# Free design software?



## torredcuda (Feb 1, 2004)

What`s out there?Not looking for anything fancy, just a basic track layout.


----------



## Modlerbob (Feb 10, 2011)

Some of the brands have software to design layouts using their track. There are a couple of generic packages but I am not familiar with any of them. Having been a long time user of Autocad during my years in the civil engineering field I found it easier to create blocks of the various track pieces for scalextric sport track and design my layout using autocad.


----------



## sjracer (May 25, 2008)

Depends on the size of your track and your desired layout.Do a search on this site and quit a few should come up you can also try hoslotcarracing.com


----------



## NTxSlotCars (May 27, 2008)

I think Ultimate Racer has a design feature.


----------



## tossedman (Mar 19, 2006)

Try DraftSight. Free CAD software. You can do similar things as in Autocad. Remember though, you need to draw it all yourself with this. There is free Scalextric track design software like this. All depends what kind of track you want to design, routed or plastic.


----------



## Ogre (Jan 31, 2007)

This is free and with support.
http://www.slotcarillustrated.com/portal/forums/forumdisplay.php?f=71


----------



## torredcuda (Feb 1, 2004)

I found the slotcarillustrated one-looks like what I need.


----------



## beast1624 (Mar 28, 2009)

I designed (and redesigned...and redesigned) mine using Ultimate Racer. That link to the support forum is a good one. Once you get the hang of it this program really frees you up to get your design down right and tweak it till the end of time.


----------



## torredcuda (Feb 1, 2004)

I should mention I`m on Windows 7.UR isn`t setup for 7 yet I guess?


----------



## beast1624 (Mar 28, 2009)

Not sure about '7 but it works ok on Vista. On Vista the only thing I notice is it won't hold my custom tool selection from session to session where XP would.


----------



## beast1624 (Mar 28, 2009)

If you get it to work in Vista here's a few tips to help you get started:

Under 'View' and 'Toolbars' make sure 'Track library' is checked.
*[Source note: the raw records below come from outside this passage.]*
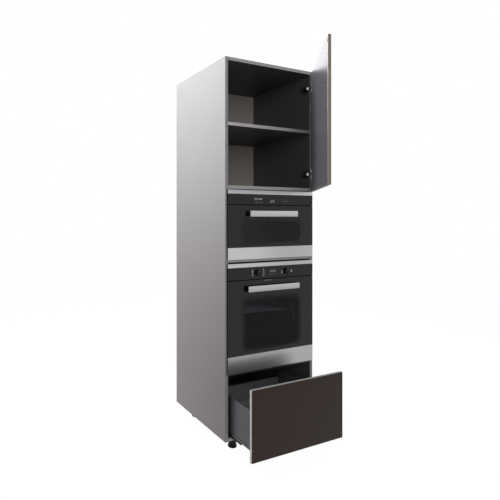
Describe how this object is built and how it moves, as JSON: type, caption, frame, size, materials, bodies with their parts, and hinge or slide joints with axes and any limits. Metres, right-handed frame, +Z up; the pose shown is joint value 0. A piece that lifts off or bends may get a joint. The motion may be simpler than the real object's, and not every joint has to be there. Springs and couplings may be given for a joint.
{
  "type": "oven housing unit",
  "caption": "Tall kitchen housing unit with an oven and a compact oven, a hinged cupboard door above and a deep drawer below, on round feet.",
  "frame": {"origin": "on the floor, midway between the four feet", "axes": "+X to the right of someone facing the fronts, +Y to the back, +Z up"},
  "size_m": [0.614, 1.0916, 2.155],
  "materials": {
    "carcass_laminate": "satin grey melamine laminate with grey edge bands and an anthracite inner face",
    "back_laminate": "satin dark grey laminate",
    "fitting_steel": "nickel-plated satin steel",
    "foot_plastic": "black moulded plastic",
    "front_lacquer": "dark brown high-gloss laminate",
    "bumper_rubber": "clear soft plastic",
    "drawer_metal": "satin anthracite powder coat",
    "drawer_board": "satin dark grey laminate",
    "runner_steel": "galvanised steel",
    "casing_steel": "galvanised sheet steel",
    "enamel_dark": "dark speckled enamel",
    "cavity_steel": "satin stainless steel",
    "strip_steel": "fine brushed stainless steel",
    "black_glass": "black-printed polished glass",
    "smoked_glass": "smoked polished glass",
    "frame_enamel": "satin black enamel",
    "handle_steel": "satin stainless steel",
    "black_plastic": "black moulded plastic",
    "rack_chrome": "bright chromed wire"
  },
  "bodies": {
    "carcass": {"left_gable": "carcass_laminate", "right_gable": "carcass_laminate", "top_panel": "carcass_laminate", "bottom_panel": "carcass_laminate", "oven_deck": "carcass_laminate", "compact_deck": "carcass_laminate", "cupboard_floor": "carcass_laminate", "adjustable_shelf": "carcass_laminate", "rear_rails": "carcass_laminate", "upper_back_panel": "back_laminate", "lower_back_panel": "back_laminate", "shelf_pins": "fitting_steel", "cam_fittings": "fitting_steel", "foot_front_left": "foot_plastic", "foot_front_right": "foot_plastic", "foot_rear_left": "foot_plastic", "foot_rear_right": "foot_plastic", "foot_sockets": "foot_plastic", "hinge_arms": "fitting_steel", "hinge_plates": "fitting_steel", "cabinet_runners": "runner_steel", "oven_casing": "casing_steel", "oven_chamber": "enamel_dark", "oven_top_strip": "strip_steel", "oven_control_panel": "black_glass", "oven_hinges": "fitting_steel", "side_racks": "rack_chrome", "wire_rack": "rack_chrome", "baking_tray": "enamel_dark", "fan_cover": "enamel_dark", "compact_casing": "casing_steel", "compact_chamber": "cavity_steel", "compact_top_strip": "strip_steel", "compact_control_panel": "black_glass", "compact_hinges": "fitting_steel"},
    "cupboard_door": {"door_panel": "front_lacquer", "hinge_cups": "fitting_steel", "door_bumpers": "bumper_rubber"},
    "drawer": {"drawer_front": "front_lacquer", "drawer_side_left": "drawer_metal", "drawer_side_right": "drawer_metal", "drawer_bottom": "drawer_board", "drawer_back": "drawer_board", "front_brackets": "drawer_metal", "drawer_rails": "runner_steel"},
    "drawer_middle": {"middle_runners": "runner_steel"},
    "oven_door": {"oven_door_frame": "frame_enamel", "oven_door_glass": "black_glass", "oven_inner_glass": "smoked_glass", "oven_base_strip": "strip_steel", "oven_handle": "handle_steel", "oven_handle_ends": "black_plastic"},
    "compact_door": {"compact_door_frame": "frame_enamel", "compact_door_glass": "black_glass", "compact_inner_glass": "smoked_glass", "compact_base_strip": "strip_steel", "compact_handle": "handle_steel", "compact_handle_ends": "black_plastic"},
    "knob_left": {"oven_knob_left": "black_plastic"},
    "knob_right": {"oven_knob_right": "black_plastic"}
  },
  "joints": [
    {"name": "cupboard_door_hinge", "type": "hinge", "parent": "carcass", "child": "cupboard_door", "pos_m": [0.29586, -0.301, 1.786], "axis": [0, 0, 1], "range_deg": [-54, 41]},
    {"name": "drawer_slide", "type": "slide", "parent": "carcass", "child": "drawer", "axis": [0, -1, 0], "range_m": [-0.216, 0.274]},
    {"name": "runner_slide", "type": "slide", "parent": "carcass", "child": "drawer_middle", "axis": [0, -1, 0], "range_m": [-0.108, 0.137]},
    {"name": "oven_door_hinge", "type": "hinge", "parent": "carcass", "child": "oven_door", "pos_m": [0, -0.2945, 0.443], "axis": [1, 0, 0], "range_deg": [0, 90]},
    {"name": "compact_door_hinge", "type": "hinge", "parent": "carcass", "child": "compact_door", "pos_m": [0, -0.2945, 1.06], "axis": [1, 0, 0], "range_deg": [0, 90]},
    {"name": "left_knob_turn", "type": "hinge", "parent": "carcass", "child": "knob_left", "pos_m": [-0.1, -0.2995, 0.979], "axis": [0, -1, 0], "continuous": true},
    {"name": "right_knob_turn", "type": "hinge", "parent": "carcass", "child": "knob_right", "pos_m": [0.1, -0.2995, 0.979], "axis": [0, -1, 0], "continuous": true}
  ],
  "couplings": [
    {"joint": "runner_slide", "follows": "drawer_slide", "ratio": 0.5}
  ]
}
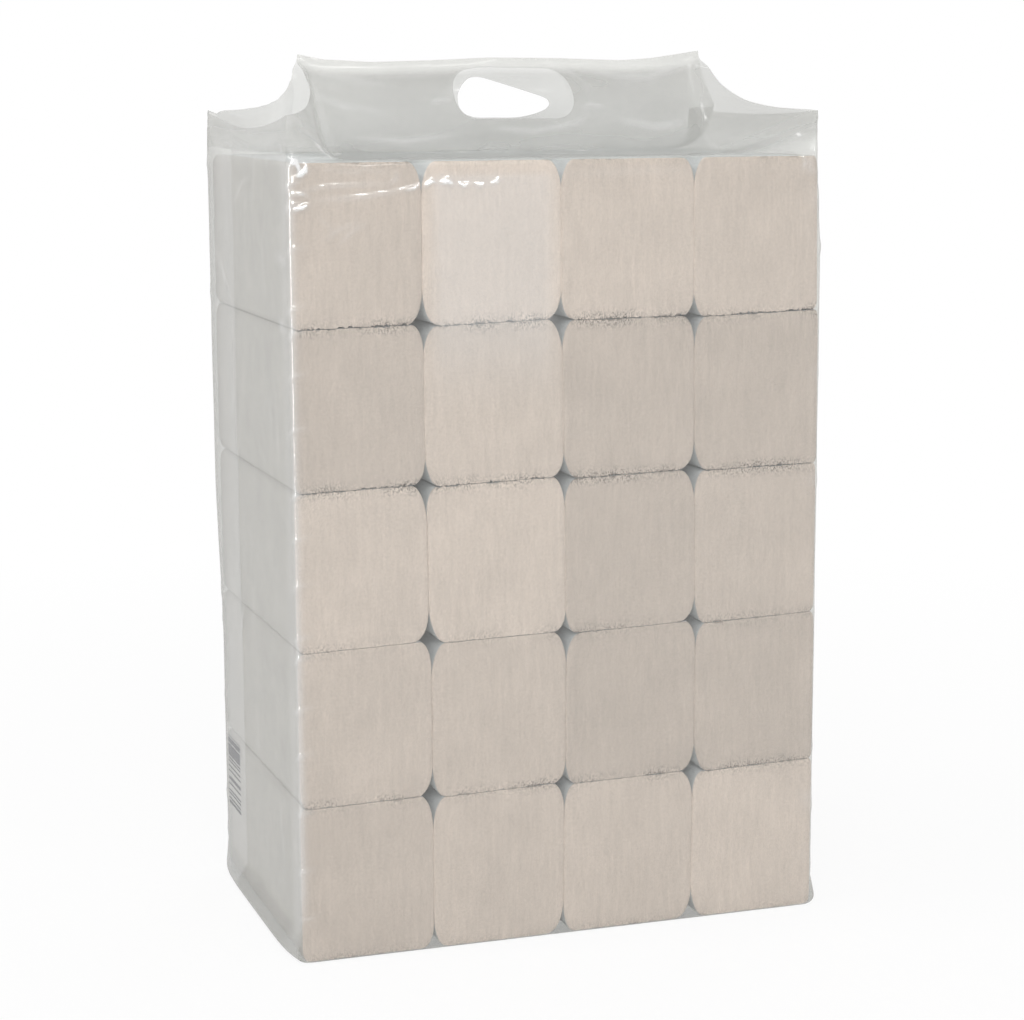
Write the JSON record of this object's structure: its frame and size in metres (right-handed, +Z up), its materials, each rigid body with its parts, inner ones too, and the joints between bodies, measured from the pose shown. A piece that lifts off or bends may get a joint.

Then go to 'Circuit' then 'Track library...' and choose the library you want to see (I did mine in 'Tomy AFX')

Click on any 2 lane or 4 lane piece of track to throw it on the grid, then each time you click on a piece of track in the library it adds it to the ones on the grid. You can choose which way a curve turns by hovering over the left or right half of the icon in the library. Highlight any end piece of track to make it the recipient of the next one you lay. You can use the 'Reverse track section' button on the 'Track operations' menu to change which direction the track is laid.

Play around with making a circle, oval or figure eight before starting a real project to get used to the different menus and functions. Works best for me to have it show nearly all the menus at the top.


----------



## rbrunne1 (Sep 22, 2007)

I also used Ultimate Racer. It comes with a Tomy/AFX library and the track library is pretty easy to modify if you have to add specific pieces. 

Bob B.
Clifton Park, NY


----------



## torredcuda (Feb 1, 2004)

Won`t work with 7.


----------



## Modlerbob (Feb 10, 2011)

For anyone reading this, if you have access to Autocad either at work or at home I have created blocks of all the standard Scalextric Sport track pieces and will send them to you at your request. If you already know how to use autocad, or microstation for that matter, it is easier to design layouts this way than to figure out how some of these free track design programs work. Buying Autocad for this purpose though is out of the question.


----------



## tossedman (Mar 19, 2006)

Modlerbob, what format are these blocks saved in? DraftSight will read dxf and dwg files and it's free.


----------



## torredcuda (Feb 1, 2004)

I have Autocad at work but am not at all proficient at it and could only use it during breaks for "home jobs".


----------



## Modlerbob (Feb 10, 2011)

tossedman said:


> Modlerbob, what format are these blocks saved in? DraftSight will read dxf and dwg files and it's free.


The blocks are dwg files with attributes (the insertion point) I don't know about the program you mentioned. The blocks were created using Autocad 2004 and would be compatable with all newer versions.


----------



## Crank_It_Up (Oct 8, 2011)

I used Tracker 2000, which you can download from this link
http://www.hoslotcarracing.com/Software.html
after I downloaded it I had to get the reg key from this link
http://www.slotcarillustrated.com/portal/forums/showthread.php?t=34558


----------



## Rolls (Jan 1, 2010)

*Tracker 2000 is good... anyone tried it on Win 7?*

That's what I used, too. I liked it quite a bit, once I started to get used to it. 

I used it on a coupla older computers that ran XP. I thought it might not work under Windows 7... does anyone know if it does?


----------



## AfxToo (Aug 29, 2003)

Yes, Tracker 2000 works just fine on Windows 7. In general, as long as an application that was built for Windows 2000 or XP does not depend on a low level custom device driver, which is typically something that requires a custom expansion bus card, it should run unmodified on any machine that runs Windows Vista and Windows 7. This is one of the qualities of Windows that is unmatched by any other operating system on the market.


----------



## Rolls (Jan 1, 2010)

Thanks, 'Too. Good to know for Tracker 2000 and other apps as well.

On the track design software front, I understand that AFX is planning a track design offering next year. It won't be quite free, so it doesn't fit the OP's requirements, but it is intended to be inexpensive.


----------



## SpiderRPM (Nov 2, 2011)

I used Tracker 2000 just recently to design my current build. I tried a few other 
programs and found this one to be the easiest to understand and utilize quickly. 

I really like the track inventory and the track inventory icons to the right..which 
change color when you've run out..and turn red when you've over-drafted a 
particular piece of track. Also, the quick .gif snapshot is a nice feature. I sent the
pic to my phone and used it as my reference when it came time to assemble the 
actual track. Very accurate, I might add. I had it set up for a 4'x8' layout and the
fitment was perfect.

It's old software...but if it ain't broke, don't fix it, right?


----------